## [Given data]

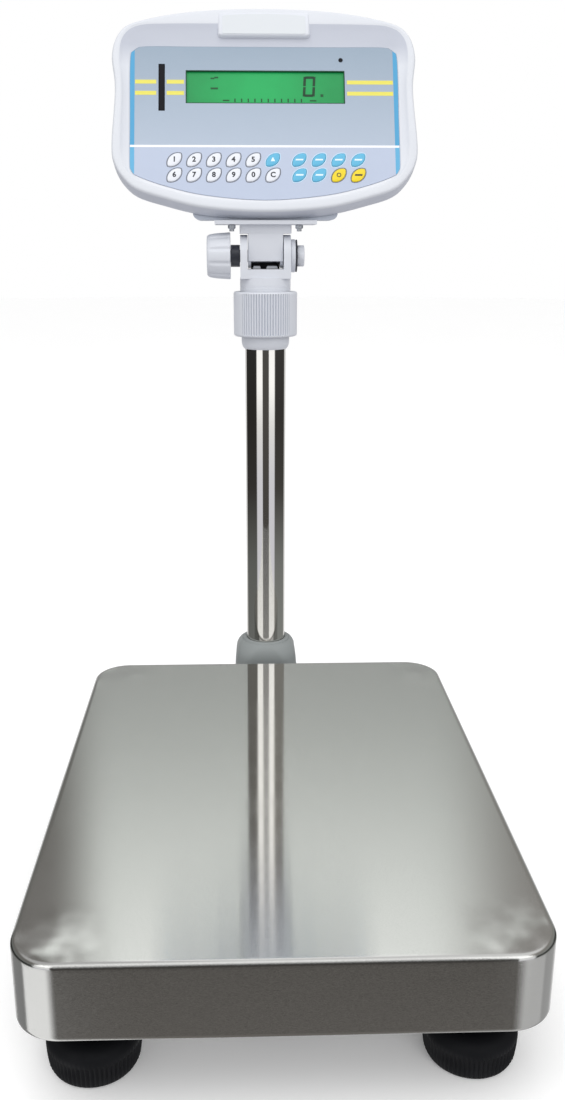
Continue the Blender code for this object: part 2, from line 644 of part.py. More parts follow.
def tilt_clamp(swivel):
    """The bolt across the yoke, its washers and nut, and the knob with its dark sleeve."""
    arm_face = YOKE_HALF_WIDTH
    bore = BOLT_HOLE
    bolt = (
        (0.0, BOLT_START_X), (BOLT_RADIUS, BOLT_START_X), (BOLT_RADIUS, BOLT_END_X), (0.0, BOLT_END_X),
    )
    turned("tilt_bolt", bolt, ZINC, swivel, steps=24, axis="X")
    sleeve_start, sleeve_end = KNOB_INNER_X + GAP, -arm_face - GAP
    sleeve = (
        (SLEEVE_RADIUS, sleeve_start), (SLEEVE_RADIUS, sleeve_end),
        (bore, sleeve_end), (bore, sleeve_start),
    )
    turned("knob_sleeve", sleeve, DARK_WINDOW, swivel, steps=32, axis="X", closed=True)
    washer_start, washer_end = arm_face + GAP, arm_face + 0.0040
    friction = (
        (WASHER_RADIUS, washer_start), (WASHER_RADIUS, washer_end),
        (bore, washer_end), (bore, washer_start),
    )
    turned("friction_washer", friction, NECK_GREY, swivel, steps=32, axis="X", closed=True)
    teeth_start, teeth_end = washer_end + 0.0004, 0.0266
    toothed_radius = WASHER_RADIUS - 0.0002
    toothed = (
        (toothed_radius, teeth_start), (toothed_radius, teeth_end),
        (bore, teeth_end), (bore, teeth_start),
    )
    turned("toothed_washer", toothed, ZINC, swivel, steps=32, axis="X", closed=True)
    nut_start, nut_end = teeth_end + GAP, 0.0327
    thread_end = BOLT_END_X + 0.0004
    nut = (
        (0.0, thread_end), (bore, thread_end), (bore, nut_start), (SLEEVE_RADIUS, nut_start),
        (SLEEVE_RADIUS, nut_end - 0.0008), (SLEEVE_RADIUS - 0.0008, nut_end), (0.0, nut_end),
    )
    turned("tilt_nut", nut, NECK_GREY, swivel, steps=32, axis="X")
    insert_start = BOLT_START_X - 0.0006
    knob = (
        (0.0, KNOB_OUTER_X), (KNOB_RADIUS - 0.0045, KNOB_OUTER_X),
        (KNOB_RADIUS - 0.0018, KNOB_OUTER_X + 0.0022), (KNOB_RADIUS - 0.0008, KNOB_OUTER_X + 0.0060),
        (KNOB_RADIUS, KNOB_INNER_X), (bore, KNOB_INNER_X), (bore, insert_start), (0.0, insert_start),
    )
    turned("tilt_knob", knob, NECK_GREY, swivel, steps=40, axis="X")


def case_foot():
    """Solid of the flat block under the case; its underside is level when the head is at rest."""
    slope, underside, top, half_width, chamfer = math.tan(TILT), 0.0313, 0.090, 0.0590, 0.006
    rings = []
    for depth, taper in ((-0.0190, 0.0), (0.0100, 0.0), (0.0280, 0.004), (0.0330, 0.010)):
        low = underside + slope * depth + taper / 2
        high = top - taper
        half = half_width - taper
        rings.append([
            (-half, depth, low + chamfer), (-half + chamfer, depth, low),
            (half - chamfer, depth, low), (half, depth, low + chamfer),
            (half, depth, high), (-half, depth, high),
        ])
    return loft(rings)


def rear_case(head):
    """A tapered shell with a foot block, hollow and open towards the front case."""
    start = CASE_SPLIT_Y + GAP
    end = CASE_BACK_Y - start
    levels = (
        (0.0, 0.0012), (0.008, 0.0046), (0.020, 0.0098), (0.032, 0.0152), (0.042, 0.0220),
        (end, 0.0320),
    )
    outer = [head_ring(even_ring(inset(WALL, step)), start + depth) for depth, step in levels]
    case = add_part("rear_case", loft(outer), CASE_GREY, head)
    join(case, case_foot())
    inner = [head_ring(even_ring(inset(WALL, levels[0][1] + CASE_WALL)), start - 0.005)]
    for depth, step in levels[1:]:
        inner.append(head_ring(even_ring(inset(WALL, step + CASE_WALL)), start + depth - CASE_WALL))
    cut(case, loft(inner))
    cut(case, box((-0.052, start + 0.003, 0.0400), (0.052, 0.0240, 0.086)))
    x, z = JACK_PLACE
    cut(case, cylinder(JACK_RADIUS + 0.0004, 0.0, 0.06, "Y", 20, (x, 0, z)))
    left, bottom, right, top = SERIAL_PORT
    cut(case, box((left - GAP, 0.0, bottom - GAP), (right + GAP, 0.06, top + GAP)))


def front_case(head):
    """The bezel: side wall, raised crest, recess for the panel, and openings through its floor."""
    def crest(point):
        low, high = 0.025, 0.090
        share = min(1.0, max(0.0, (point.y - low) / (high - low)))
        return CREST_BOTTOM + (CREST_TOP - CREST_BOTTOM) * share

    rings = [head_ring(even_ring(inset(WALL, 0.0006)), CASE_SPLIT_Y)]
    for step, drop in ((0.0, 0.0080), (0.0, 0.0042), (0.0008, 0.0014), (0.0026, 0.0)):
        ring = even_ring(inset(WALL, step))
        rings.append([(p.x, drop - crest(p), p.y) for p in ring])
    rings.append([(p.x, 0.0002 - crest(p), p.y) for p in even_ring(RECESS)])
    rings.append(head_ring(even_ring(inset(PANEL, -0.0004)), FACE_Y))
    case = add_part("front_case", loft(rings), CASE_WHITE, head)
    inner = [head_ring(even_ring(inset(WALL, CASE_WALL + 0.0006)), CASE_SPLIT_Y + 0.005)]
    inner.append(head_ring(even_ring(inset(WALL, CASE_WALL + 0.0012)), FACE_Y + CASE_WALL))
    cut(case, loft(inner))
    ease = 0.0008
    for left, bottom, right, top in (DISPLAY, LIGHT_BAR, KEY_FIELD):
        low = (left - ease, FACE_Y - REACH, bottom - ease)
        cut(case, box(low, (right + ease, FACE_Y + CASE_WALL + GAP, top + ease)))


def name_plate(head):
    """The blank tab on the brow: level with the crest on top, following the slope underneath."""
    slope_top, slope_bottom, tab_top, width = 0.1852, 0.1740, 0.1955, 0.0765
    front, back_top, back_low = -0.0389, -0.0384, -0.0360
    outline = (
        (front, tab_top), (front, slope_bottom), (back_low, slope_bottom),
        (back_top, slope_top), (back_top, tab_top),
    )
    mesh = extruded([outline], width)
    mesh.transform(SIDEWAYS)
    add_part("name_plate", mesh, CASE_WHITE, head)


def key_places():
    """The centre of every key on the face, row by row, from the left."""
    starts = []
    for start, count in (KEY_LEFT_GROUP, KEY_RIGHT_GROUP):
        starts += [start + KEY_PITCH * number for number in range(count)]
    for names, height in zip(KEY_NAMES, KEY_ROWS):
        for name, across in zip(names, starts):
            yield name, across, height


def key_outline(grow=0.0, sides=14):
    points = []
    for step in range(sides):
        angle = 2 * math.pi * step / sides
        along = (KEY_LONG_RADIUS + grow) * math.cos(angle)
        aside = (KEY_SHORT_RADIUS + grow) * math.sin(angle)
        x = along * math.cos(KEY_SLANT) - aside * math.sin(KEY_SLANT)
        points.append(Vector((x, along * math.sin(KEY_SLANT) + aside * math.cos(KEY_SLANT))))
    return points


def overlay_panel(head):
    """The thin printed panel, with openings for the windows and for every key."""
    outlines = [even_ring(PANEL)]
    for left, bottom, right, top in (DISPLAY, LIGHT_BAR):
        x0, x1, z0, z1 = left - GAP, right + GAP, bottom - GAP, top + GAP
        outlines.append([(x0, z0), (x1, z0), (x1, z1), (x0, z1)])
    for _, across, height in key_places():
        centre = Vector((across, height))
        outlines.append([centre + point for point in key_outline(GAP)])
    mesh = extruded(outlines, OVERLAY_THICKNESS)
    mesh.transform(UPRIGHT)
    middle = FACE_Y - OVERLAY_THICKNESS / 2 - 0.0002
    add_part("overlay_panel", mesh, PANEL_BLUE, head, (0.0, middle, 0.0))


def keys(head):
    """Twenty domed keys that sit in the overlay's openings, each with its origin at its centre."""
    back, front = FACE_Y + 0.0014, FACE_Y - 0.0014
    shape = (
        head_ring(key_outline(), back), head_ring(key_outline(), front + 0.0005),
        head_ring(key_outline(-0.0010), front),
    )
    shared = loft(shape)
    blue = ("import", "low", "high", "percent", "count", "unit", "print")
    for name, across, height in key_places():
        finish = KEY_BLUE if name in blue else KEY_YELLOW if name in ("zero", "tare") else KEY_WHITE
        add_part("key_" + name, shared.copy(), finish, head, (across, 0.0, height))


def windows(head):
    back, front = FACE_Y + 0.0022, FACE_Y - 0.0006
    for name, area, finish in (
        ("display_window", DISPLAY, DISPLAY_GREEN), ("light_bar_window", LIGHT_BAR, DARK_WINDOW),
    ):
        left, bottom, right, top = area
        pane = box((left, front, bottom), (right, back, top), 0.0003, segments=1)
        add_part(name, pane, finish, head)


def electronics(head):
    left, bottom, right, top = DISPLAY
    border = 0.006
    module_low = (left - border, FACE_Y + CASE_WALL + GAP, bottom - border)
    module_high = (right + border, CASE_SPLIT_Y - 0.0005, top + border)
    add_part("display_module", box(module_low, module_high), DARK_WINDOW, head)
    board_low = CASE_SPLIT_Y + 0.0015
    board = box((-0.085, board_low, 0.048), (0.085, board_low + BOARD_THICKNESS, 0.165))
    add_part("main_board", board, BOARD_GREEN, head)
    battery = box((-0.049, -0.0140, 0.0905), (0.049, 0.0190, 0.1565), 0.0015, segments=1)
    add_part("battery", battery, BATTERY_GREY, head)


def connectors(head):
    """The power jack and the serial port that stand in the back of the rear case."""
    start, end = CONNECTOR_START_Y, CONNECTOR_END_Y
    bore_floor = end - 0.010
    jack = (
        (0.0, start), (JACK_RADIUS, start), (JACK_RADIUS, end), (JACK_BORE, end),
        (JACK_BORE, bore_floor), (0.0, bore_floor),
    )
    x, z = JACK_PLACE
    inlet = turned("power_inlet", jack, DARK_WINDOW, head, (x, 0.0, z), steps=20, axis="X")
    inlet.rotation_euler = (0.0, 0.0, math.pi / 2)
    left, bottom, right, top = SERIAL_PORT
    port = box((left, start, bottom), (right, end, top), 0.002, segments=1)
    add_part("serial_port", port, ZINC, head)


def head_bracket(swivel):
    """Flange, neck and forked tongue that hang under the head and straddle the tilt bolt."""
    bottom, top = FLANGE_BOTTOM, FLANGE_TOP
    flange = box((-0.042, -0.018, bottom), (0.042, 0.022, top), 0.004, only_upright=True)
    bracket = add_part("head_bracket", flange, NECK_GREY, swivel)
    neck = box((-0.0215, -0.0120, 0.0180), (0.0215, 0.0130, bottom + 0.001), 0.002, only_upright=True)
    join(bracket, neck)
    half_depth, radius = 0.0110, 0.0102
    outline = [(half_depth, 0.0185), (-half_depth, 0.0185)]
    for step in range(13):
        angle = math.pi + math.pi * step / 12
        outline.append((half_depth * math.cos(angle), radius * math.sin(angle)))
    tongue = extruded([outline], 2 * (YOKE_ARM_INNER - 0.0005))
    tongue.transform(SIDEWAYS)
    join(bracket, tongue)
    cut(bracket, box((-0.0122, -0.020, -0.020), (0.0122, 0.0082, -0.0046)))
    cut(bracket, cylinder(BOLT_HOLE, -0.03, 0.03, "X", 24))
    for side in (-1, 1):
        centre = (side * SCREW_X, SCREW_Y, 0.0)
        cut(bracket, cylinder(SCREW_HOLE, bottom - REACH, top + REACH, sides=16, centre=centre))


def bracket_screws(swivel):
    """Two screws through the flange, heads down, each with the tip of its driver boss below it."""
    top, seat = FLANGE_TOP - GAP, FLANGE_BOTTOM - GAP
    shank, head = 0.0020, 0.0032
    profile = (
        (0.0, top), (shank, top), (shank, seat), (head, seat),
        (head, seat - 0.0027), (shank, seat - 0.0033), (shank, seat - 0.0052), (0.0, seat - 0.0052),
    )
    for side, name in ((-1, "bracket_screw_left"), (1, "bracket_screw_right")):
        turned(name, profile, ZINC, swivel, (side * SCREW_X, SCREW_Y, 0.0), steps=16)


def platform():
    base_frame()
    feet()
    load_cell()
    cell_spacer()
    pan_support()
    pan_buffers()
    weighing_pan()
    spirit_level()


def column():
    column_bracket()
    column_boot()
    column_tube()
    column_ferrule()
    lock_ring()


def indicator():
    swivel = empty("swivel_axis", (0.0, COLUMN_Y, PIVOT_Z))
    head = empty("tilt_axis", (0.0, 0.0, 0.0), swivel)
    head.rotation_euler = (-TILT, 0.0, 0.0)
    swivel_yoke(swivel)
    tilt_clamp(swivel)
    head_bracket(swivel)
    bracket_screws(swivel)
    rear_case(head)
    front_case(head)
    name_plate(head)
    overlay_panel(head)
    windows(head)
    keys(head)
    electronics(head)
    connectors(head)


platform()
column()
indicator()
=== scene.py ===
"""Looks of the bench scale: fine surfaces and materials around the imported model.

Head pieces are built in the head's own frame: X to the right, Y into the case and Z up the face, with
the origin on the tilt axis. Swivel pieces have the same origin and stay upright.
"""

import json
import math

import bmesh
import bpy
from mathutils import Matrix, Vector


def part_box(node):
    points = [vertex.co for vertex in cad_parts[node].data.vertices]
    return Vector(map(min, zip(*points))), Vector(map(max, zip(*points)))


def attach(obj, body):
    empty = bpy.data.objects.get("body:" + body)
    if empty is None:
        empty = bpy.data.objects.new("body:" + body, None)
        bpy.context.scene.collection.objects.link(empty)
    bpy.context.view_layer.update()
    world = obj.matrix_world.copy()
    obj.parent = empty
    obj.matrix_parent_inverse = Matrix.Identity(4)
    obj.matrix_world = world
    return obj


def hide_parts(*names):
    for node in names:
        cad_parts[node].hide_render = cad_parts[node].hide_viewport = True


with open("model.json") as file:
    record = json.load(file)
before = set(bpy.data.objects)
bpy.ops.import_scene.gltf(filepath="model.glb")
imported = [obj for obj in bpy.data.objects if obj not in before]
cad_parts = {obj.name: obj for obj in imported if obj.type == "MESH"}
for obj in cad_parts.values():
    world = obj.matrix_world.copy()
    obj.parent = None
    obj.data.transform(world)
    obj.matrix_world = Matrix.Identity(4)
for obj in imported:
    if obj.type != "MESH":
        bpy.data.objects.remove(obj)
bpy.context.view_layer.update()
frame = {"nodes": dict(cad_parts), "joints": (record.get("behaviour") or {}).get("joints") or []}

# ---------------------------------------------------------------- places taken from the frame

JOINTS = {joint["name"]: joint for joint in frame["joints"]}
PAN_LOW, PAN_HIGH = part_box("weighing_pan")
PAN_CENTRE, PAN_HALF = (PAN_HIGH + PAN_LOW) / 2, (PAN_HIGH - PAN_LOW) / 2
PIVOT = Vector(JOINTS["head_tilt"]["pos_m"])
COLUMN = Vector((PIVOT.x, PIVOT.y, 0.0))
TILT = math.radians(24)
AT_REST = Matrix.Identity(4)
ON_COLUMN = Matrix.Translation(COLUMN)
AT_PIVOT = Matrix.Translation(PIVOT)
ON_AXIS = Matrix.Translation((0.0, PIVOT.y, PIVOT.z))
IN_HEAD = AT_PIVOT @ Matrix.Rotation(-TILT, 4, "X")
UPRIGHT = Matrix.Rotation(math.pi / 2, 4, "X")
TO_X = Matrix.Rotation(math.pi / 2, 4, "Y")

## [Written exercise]
Find the word "before" and list each line it appears in.

## [Result of this exercise]
before = set(bpy.data.objects)
imported = [obj for obj in bpy.data.objects if obj not in before]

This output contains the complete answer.